━━━ Dataset extract ━━━
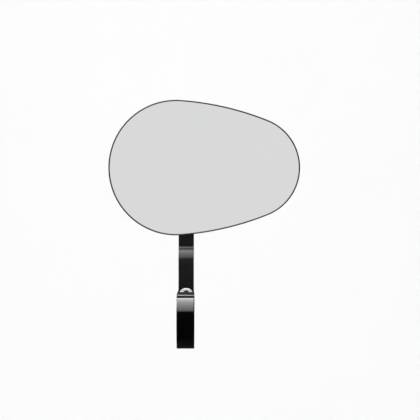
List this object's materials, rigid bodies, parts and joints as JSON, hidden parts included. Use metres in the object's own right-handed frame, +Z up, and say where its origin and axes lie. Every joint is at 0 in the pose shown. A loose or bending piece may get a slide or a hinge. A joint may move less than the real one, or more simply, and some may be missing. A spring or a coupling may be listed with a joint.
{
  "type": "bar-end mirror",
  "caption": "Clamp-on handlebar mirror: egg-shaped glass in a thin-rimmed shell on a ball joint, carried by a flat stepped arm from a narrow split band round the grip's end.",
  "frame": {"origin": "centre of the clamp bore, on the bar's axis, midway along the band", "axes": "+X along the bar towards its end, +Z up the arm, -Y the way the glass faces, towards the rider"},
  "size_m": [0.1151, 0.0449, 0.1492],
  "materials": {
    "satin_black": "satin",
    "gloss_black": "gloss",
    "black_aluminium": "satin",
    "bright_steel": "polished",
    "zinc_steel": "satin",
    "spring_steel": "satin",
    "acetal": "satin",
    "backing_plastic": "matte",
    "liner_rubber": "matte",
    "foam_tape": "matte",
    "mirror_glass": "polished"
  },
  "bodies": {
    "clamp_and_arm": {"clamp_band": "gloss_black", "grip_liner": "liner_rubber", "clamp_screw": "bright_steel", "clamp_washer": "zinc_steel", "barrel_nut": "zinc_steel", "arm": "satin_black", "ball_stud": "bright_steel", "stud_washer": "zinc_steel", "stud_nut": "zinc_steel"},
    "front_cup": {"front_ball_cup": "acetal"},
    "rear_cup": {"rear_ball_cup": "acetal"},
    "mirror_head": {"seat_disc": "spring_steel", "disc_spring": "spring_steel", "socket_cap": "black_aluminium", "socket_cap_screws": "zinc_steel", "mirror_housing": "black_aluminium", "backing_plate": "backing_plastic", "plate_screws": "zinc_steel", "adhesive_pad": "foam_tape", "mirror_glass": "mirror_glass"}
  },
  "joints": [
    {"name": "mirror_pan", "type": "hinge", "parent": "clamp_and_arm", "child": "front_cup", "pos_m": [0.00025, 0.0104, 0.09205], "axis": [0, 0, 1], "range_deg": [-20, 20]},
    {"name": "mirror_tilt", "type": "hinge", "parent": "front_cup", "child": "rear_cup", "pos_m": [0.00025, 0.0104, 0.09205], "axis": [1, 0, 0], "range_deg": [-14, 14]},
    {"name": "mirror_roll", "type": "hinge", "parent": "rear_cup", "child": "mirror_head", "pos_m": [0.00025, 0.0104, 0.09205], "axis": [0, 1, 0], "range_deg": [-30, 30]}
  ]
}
━━━
━━━ Dataset extract ━━━
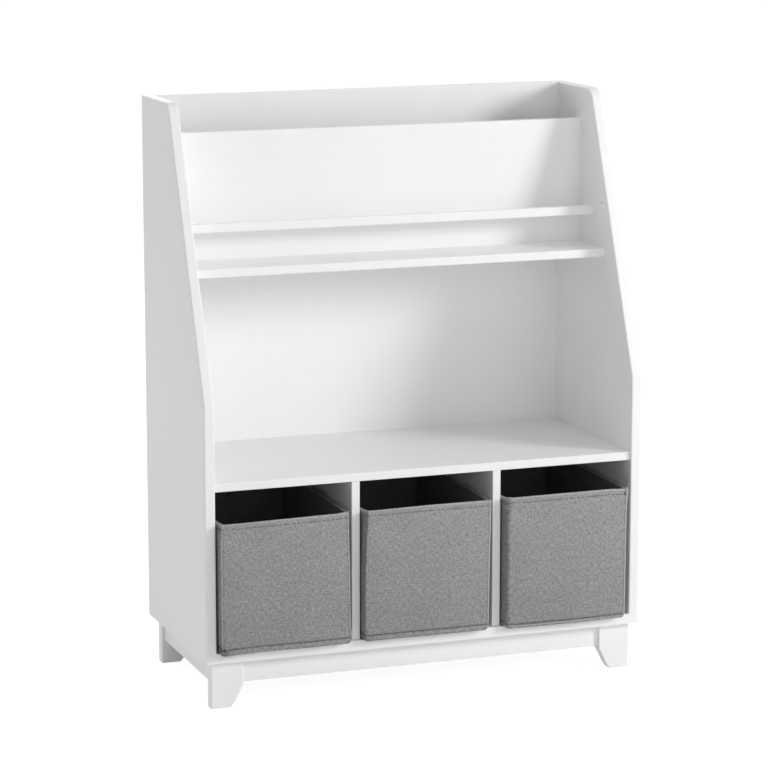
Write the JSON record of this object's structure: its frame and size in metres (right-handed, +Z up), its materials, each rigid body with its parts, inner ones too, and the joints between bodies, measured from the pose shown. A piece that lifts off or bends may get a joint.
━━━
━━━ Dataset extract ━━━
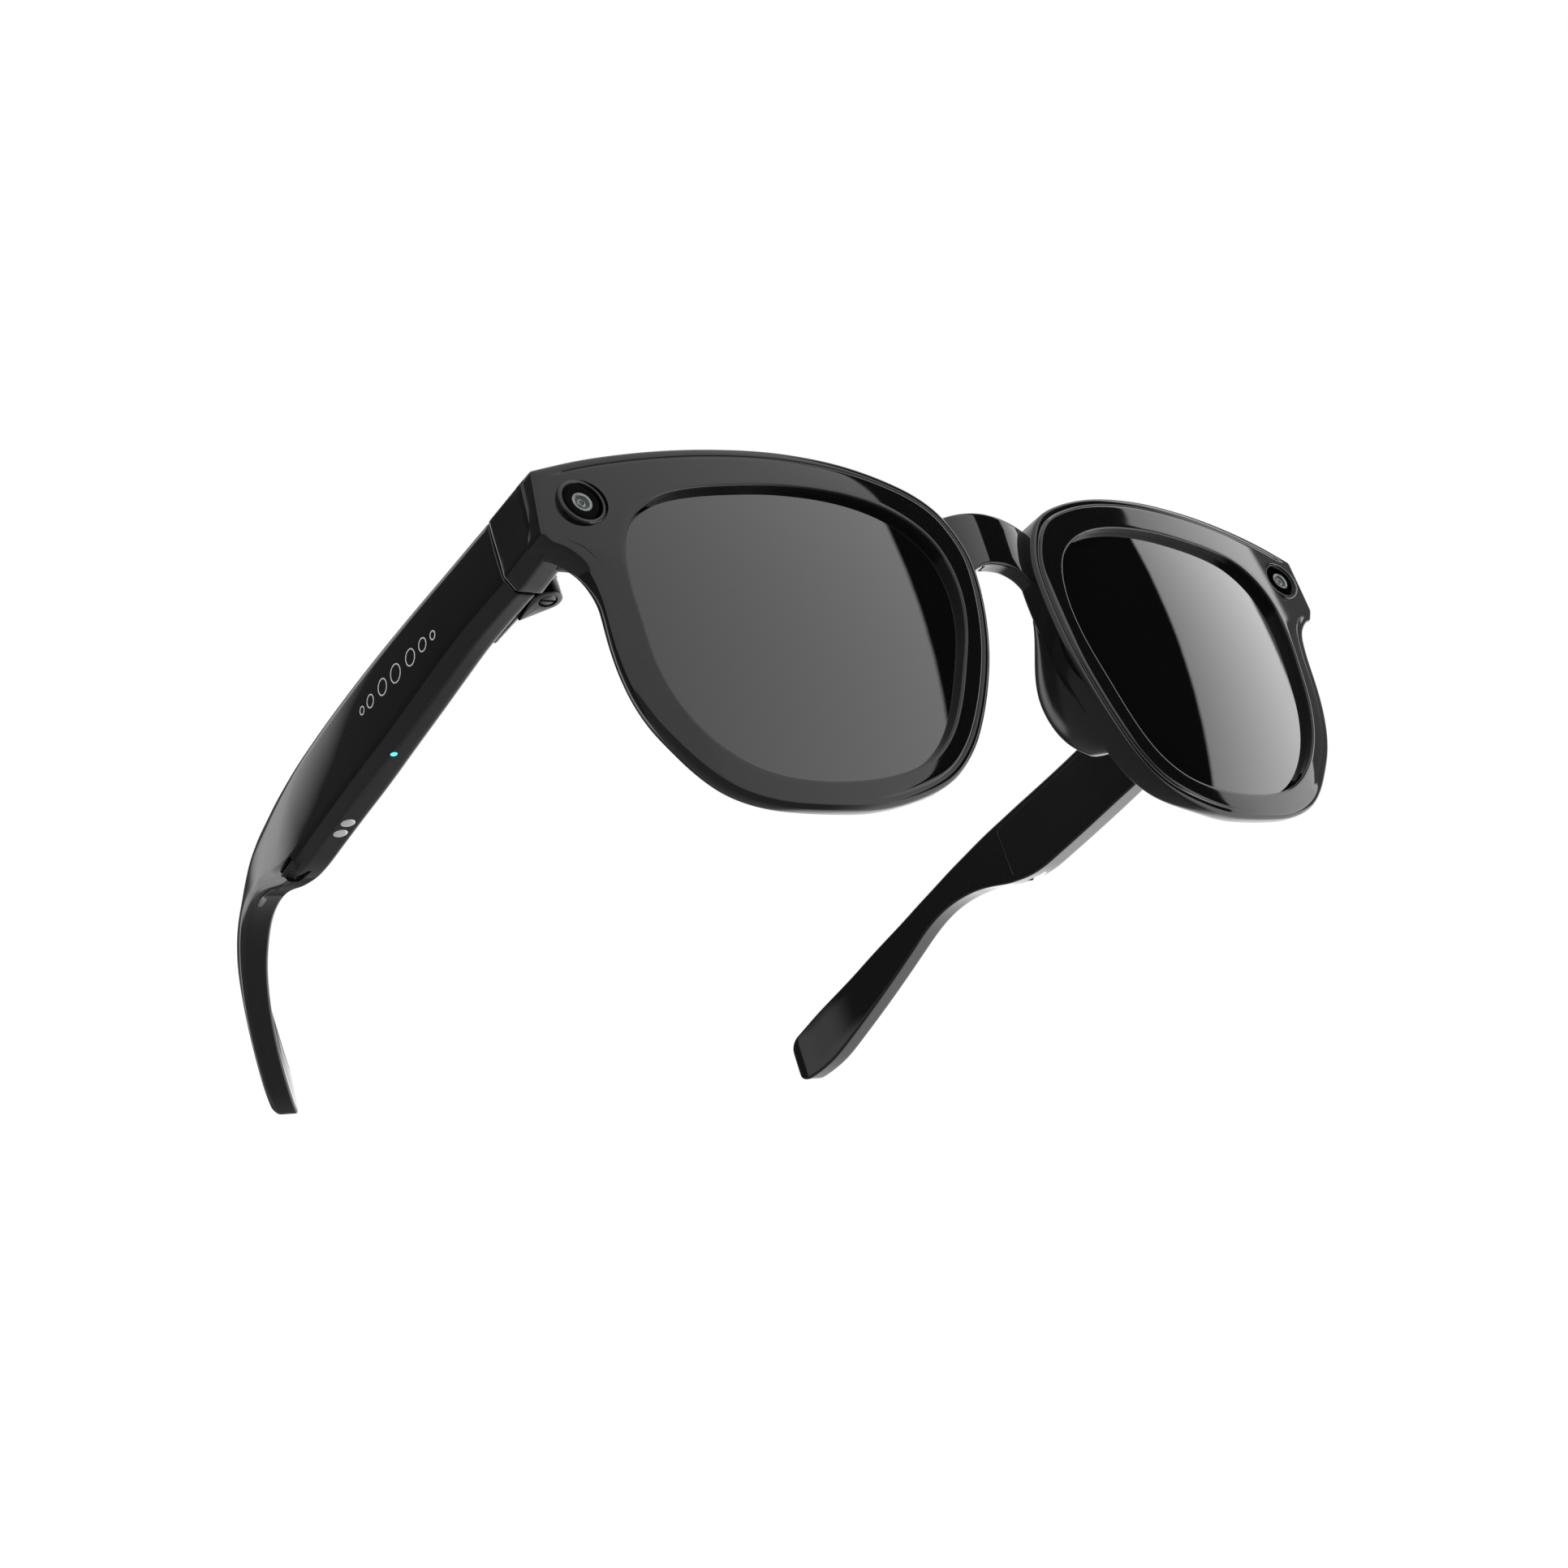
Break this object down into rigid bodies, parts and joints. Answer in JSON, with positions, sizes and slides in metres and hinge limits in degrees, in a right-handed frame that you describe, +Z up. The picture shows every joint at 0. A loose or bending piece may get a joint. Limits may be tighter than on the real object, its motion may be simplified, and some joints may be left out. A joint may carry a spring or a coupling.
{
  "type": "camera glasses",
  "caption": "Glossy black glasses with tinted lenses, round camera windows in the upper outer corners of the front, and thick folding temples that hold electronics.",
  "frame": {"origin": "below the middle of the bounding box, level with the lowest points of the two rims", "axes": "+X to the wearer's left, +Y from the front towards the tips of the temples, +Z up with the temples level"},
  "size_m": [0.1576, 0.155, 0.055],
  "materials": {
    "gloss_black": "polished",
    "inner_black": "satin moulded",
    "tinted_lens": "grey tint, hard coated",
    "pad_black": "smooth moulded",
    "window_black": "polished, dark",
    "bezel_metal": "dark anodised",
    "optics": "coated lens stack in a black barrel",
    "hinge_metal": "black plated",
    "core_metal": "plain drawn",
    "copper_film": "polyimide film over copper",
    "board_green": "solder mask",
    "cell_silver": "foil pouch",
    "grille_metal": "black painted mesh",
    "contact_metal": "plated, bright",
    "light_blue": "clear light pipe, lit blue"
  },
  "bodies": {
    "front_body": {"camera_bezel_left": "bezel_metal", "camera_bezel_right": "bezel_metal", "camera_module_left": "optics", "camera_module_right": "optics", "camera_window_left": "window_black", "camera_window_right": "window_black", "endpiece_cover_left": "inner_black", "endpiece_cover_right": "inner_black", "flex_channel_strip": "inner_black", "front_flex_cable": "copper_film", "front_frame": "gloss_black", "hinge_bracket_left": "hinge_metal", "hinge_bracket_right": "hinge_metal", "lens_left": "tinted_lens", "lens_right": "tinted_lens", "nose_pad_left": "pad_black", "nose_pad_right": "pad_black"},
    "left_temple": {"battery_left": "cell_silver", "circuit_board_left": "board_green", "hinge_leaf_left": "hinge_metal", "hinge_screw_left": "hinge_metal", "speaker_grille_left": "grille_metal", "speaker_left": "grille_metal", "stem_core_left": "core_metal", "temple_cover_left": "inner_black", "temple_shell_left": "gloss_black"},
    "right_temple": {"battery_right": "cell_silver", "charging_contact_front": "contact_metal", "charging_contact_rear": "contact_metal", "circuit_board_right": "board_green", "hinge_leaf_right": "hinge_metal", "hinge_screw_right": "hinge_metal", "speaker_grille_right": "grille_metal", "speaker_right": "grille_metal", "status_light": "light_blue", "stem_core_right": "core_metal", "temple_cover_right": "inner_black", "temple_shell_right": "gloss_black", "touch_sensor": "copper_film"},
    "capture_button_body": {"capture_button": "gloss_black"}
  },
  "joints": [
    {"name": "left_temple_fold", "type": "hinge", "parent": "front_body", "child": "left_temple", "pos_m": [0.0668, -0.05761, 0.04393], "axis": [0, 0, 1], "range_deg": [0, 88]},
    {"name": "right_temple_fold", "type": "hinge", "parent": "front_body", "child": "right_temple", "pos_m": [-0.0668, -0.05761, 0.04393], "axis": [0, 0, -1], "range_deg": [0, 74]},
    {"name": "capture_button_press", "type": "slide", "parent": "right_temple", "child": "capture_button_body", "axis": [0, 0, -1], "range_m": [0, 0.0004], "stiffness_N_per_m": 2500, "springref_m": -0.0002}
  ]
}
━━━
Written problem
Scan the material above. Copy each line that holds the word "bending".

Correct response
List this object's materials, rigid bodies, parts and joints as JSON, hidden parts included. Use metres in the object's own right-handed frame, +Z up, and say where its origin and axes lie. Every joint is at 0 in the pose shown. A loose or bending piece may get a slide or a hinge. A joint may move less than the real one, or more simply, and some may be missing. A spring or a coupling may be listed with a joint.
Break this object down into rigid bodies, parts and joints. Answer in JSON, with positions, sizes and slides in metres and hinge limits in degrees, in a right-handed frame that you describe, +Z up. The picture shows every joint at 0. A loose or bending piece may get a joint. Limits may be tighter than on the real object, its motion may be simplified, and some joints may be left out. A joint may carry a spring or a coupling.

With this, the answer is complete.